In 1967 3rd Bn., 4th Marines, was sent to Vietnam where Ballard was wounded during a firefight and subsequently awarded the first of three Purple Hearts.

But despite the hardships, his toughest lay ahead.

On May 16, 1968, just after medically evacuating two Marines for heat exhaustion, Ballard's battalion was ambushed by North Vietnamese troops brandishing automatic weapons and grenades. The unit incurred heavy casualties immediately. Earlier in the day the ambush occurred, the area had been heavily bombed by U.S. forces leaving several large craters in the ground. In a desperate effort to find cover, Ballard moved a group of wounded Marines into one of the craters and began medical treatment. While treating a Marine for a leg wound, a grenade rolled into the crater under the Marine's other leg and exploded. After recovering from the blast, Ballard continued treating the Marine, and while applying a tourniquet, saw another grenade tossed into the crater.

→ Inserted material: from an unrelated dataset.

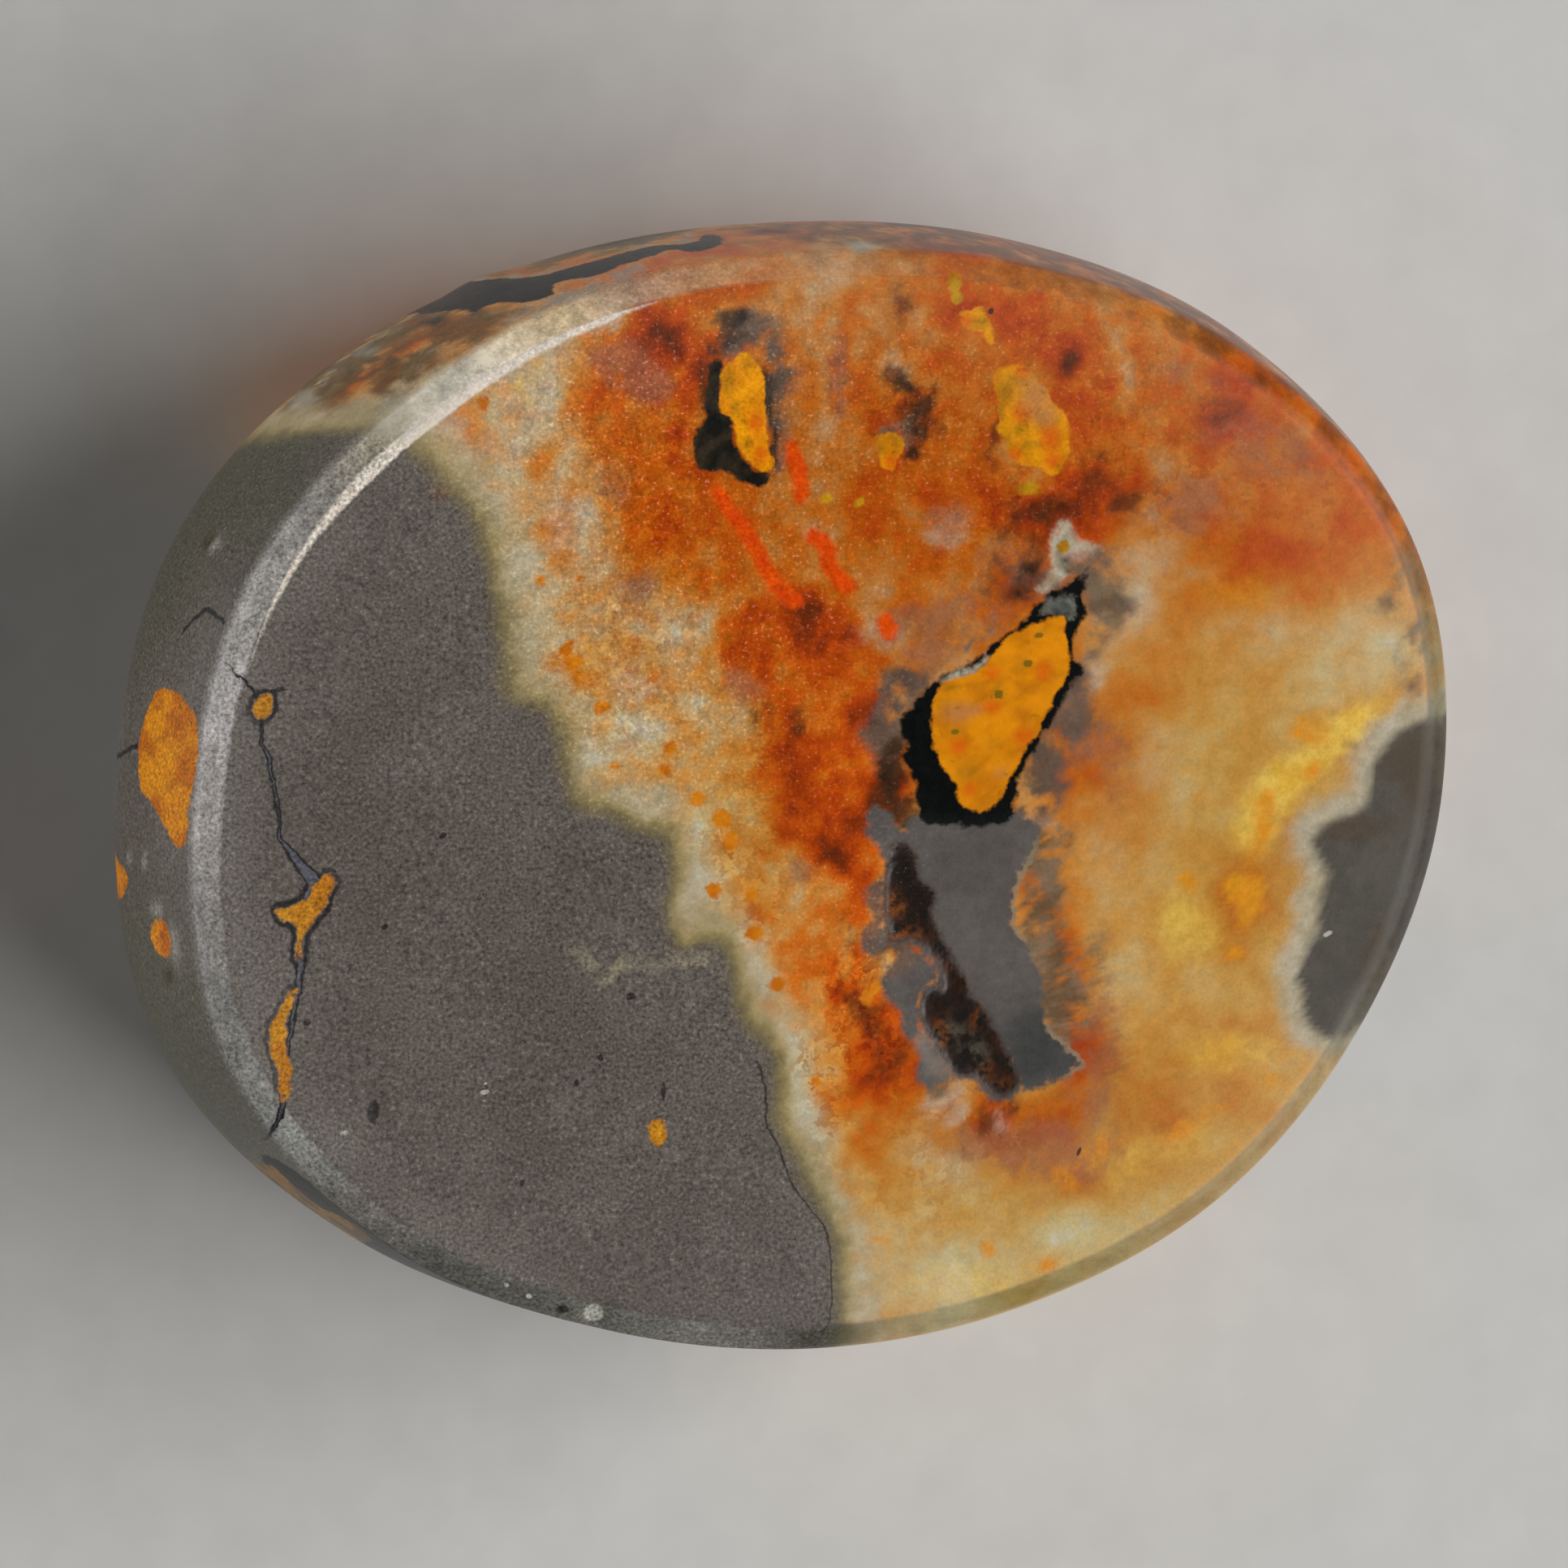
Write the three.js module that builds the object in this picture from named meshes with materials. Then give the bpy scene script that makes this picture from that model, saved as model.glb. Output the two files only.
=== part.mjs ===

"They knew where we were at, we couldn't see them, but they could sure see us," Ballard said. "It hit me in the helmet, landed on my shoulder and fell down to the ground. So I picked it up and threw it back. Looking back it was pretty stupid on my part, but I didn't have many choices. I was able to throw it away just before it went off," he said.

Immediately, Ballard returned to treat the wounded Marine when he heard another Marine yell "Doc, grenade!"

"I turned around and there was another grenade between us, it would have killed all six of us, I had to spin around to grab it and when I did I thought the thing was going to kill us, I really did," Ballard explained. "So I grabbed the grenade and pulled it under my flack jacket thinking that it would absorb the shock and maybe I'd live through it, but at least maybe it would save the other Marines."

With the grenade tucked under his flak, Ballard said he had a moment of clarity about what he was doing.

"If you have time to think, you've got time to react," he said. "So I rolled up onto my patient and I flung the thing away, and as soon as I released it, and got some air to it-it detonated."

Ballard said that his Medal of Honor citation does an OK job of summing up the event, but does not paint a completely accurate picture of what happened.

"If you read my citation, it says that I jumped on the grenade and then calmly arose to treat my patients," he explained. "I didn't calmly do anything; I moved as fast as I could. That was the scariest thing in my life. Sometimes you're just faced with situations that you have to deal with to the best of your ability - you just have to do what you think is right at that time - that's all I did."

Ballard later returned to the United States after being wounded again near the end of 1968 and was assigned to the "blue side" - a unit away from Marines. Ballard said he was not able to make the transition.

"That's the reason I got out of the Navy," he said. "Because they would not leave me on the 'green side.'"

It was at this time Army recruiters approached Ballard with an enlisted to officer program enlistment incentive.

Ballard knew he wanted to make the military a career so he decided he would "join the Army after all," he said.

Ballard retired as an Army colonel from the Kansas National Guard in 2000 after 35 years of service.

The scope of Ballard's experiences and career provided a very memorable experience for those present at the ball.

"We simply couldn't have asked for a better guest of honor to speak at our ball than a corpsman who won the Medal of Honor," said Petty Officer 3rd Class Jorge Talavera, a hospital corpsman with 3rd Medical Battalion, 3rd Marine Logistics Group. "It was amazing to have the once in a lifetime chance to meet a true hero and listen to him impart the wisdom he has gathered from all of his life experiences."